The life of a sadhu
There's little to do when a baby is born with fever – not meaning fever of the ordinary sort but of a spiritual kind. When Santosh Chandra Kumar was born with fever most of a century ago in Manikganj, his parents considered it a miracle.
His father ran a rice wholesale business in Aricha. Together with his mother he accepted that his newborn son was blessed. They refused to let him cut his hair.
As a young man, Kumar disappeared suddenly from his family home to begin his geographic and spiritual journey.
Some twenty years ago it led him to Shahargachhi village in Dinajpur's Ghoraghat. He still lives there, in a tiny hut on a small plot of land donated by the local administration – part of a cemetery in a community peopled by ethnic minorities.

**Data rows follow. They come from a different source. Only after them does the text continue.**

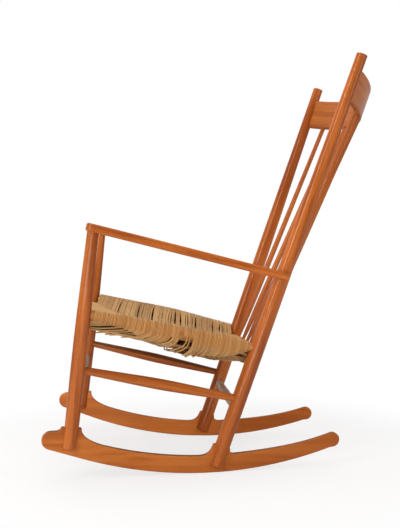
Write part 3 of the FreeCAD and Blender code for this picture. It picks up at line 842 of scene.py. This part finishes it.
class SideWeave:
    """Cords that wrap a side rail: worked out on the sitter's left, and mirrored where side is -1."""

    def __init__(self, side):
        self.side = side
        self.chooser = random.Random(SIDE_SEED + side)
        self.clump, self.drift, self.rise = [Wiggle(seed + side, knots) for seed, knots in SIDE_WIGGLES]
        self.first = TENON_PAST_AXIS + LEG_RADIUS
        self.last = left_rail.length - TENON_PAST_AXIS - POST_RADIUS
        self.count = int((self.last - self.first) / PITCH)
        direction = left_rail.direction
        self.inward = unit(-X - direction * (-X @ direction))
        up = np.cross(self.inward, direction)
        self.up = up if up[2] > 0 else -up

    def strands(self):
        return [self.strand((index + 0.5) / self.count) for index in range(self.count)]

    def wrap(self, share):
        """Centre and radius of the cord's way round the rail."""
        place = self.first + (self.last - self.first) * share
        layers = 0.5 + RISE * self.rise.at(share) + wobble(self.chooser, RADIUS_JITTER)
        radius = left_rail.radius(place) + CORD * layers
        if self.side > 0:
            radius += hills(share, NEAR_BULK)
        else:
            radius += looked_up(share, FAR_BULK, 1)
        aside = wobble(self.chooser, PLACE_JITTER) + PLACE_DRIFT * self.drift.at(share)
        return left_rail.at(place) + left_rail.direction * CORD * aside, radius

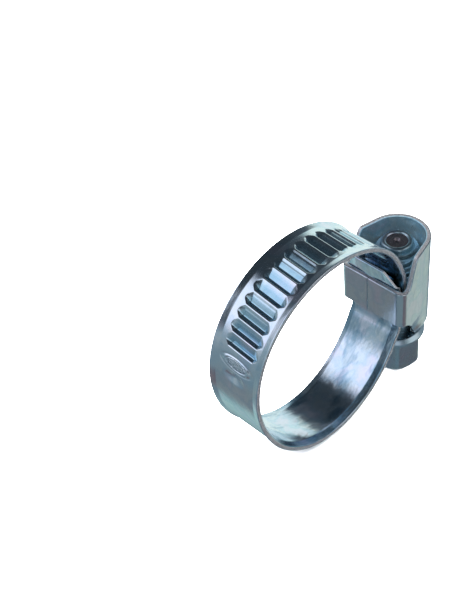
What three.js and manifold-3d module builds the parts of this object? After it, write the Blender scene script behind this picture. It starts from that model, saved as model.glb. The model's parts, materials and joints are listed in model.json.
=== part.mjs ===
// Worm-drive hose clamp of the 9 mm band pattern: a zinc-plated steel band whose plain end is fixed in a folded
// sheet housing, and whose grooved end runs under a worm screw that draws it through the housing.
// Millimetres. The ring's axis is Y and its centre is the origin. The housing sits at +X, the screw lies along Z
// with its head at -Z, and +Z is up.
import * as THREE from "three";
import { mergeVertices } from "three/addons/utils/BufferGeometryUtils.js";
import Module from "manifold-3d";

const wasm = await Module();
wasm.setup();

// ---- driving dimensions ----
const BAND_WIDTH = 9;
const BAND_THICKNESS = 0.75;
const RING_RADIUS = 15.11; // mean inner radius of the ring
const OVAL_COS2 = -0.5; // how far the hanging ring is from round, as harmonics of the angle
const OVAL_SIN2 = -0.24;
const OVAL_SIN3 = 0.27;

const SHEET = 0.75; // housing sheet
const SADDLE_X = 12.75; // face of the saddle that lies on the hose
const SEAT_GAP = 0.1; // between the saddle and the fixed band end
const RUN_GAP = 0.2; // between the two layers of band
const TIP_END_Z = 2.1; // saddle's end at the screw's tip
const HEAD_END_Z = -4.9; // saddle's end at the screw's head
const COVER_TIP_Z = 6.7;
const FOOT_X = 14.6; // from here the legs' ends slope away from the saddle's ends
const LEG_HALF = 5.85; // outside of the housing's legs, from the middle
const LEG_BEND = 1.2; // outer radius of the bend between a leg and the saddle
const KINK_X = 16.9;
const KINK_HALF = 5.5;
const COVER_RADIUS = 4.9;
const COVER_HALF_ANGLE = 1.3; // the round of the cover, each way from +X
const NECK_START_Z = -6.3; // where the cover starts to turn round
const SHOULDER_Z = -9; // where it starts to neck down
const COLLAR_Z = -11.2;
const COLLAR_RADIUS = 3.87;

const AXIS_X = 18.85; // screw axis
const PITCH = 2; // thread pitch, and spacing of the band's grooves
const WORM_RADIUS = 3.85;
const WORM_ROOT = 3.1;
const WORM_HEAD_Z = -6.4;
const WORM_TIP_Z = 4.4;
const CREST_Z = 1.8; // height of one thread crest on the side that faces the band
const PILOT_RADIUS = 2.4;
const PILOT_FACE_RADIUS = 1.9;
const PILOT_END_Z = 5.8;
const NECK_RADIUS = 2.4;
const FLANGE_RADIUS = 4.5;
const FLANGE_EDGE_RADIUS = 4.05;
const FLANGE_TOP_Z = -11.35;
const FLANGE_BOTTOM_Z = -12.5;
const HEX_TOP_Z = -13.4;
const HEX_BOTTOM_Z = -18.5;
const HEX_ACROSS_FLATS = 7;
const HEX_TURN = -Math.PI / 4; // direction of one flat's normal
const FACE_RADIUS = 3.05;

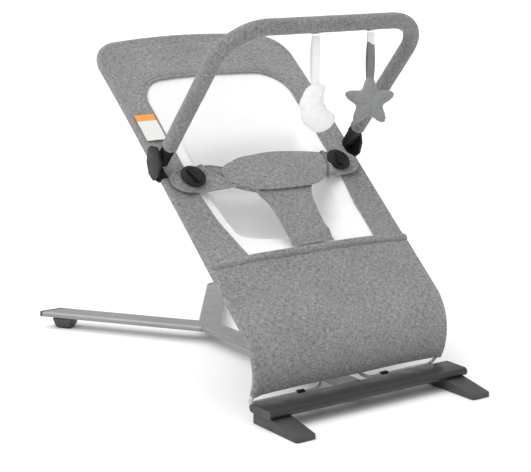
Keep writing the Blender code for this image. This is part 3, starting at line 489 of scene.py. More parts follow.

As he never married, Kumar lives alone.
“The villagers caught me,” he says to explain the cessation of his wanderings. His life had changed by then: no longer was he Santosh Chandra Kumar. He'd become Ranjeet Babu, a Hindu ascetic, called a sadhu, which literally means “good man”.
He never cut his hair. Ranjeet Babu, who says he is over eighty years old, has thickly matted locks that measure twelve feet and are so bulky he carries the final portion in a cloth pouch.
“There's something spiritual about him,” says one of his neighbours, senior village police officer Sree Jamlal Robidas, 60.
According to Robidas when Ranjeet Babu first arrived, local police made enquiries in Manikganj and ascertained he was of good character. They also located his family, but when asked if they wished to reconnect with their son, they said they had long since forgotten him.
Their reply is unsurprising in the case of a sadhu, whose focus is on meditation and contemplation of brahmacharya, the unchanging reality of the world and beyond – although it is said brahman cannot be fully defined. A sadhu's aim is to reach the fourth and final stage of life, in the process achieving liberation called mokha. Theirs is a life of renunciation.
There are up to five million sadhus in India forming different sects. They are considered to be dead unto themselves. Becoming a sadhu sometimes involves attending one's own funeral. They are legally dead to the country of India. As such, perhaps Ranjeet Babu's Earthly age is of no consequence.
It is usual for sadhus to adopt a new name. It is not out of the ordinary for them to reside in cemeteries. Some believe they can commune with ghosts.
Sometimes Ranjeet Babu receives visitors who cook his food. At other times the local community provides it.
The community constructed a small Kali temple beside his hut and gave him rings of panna (emerald) stone, which is believed to keep one cool.
Asked what a good life is, Ranjeet Babu expresses concern. “Who's asking?” he says, “I can't say it openly.”
“I'm living a hard life,” he continues, “for others to have a good one. I want that everyone should be happy. I am nothing.”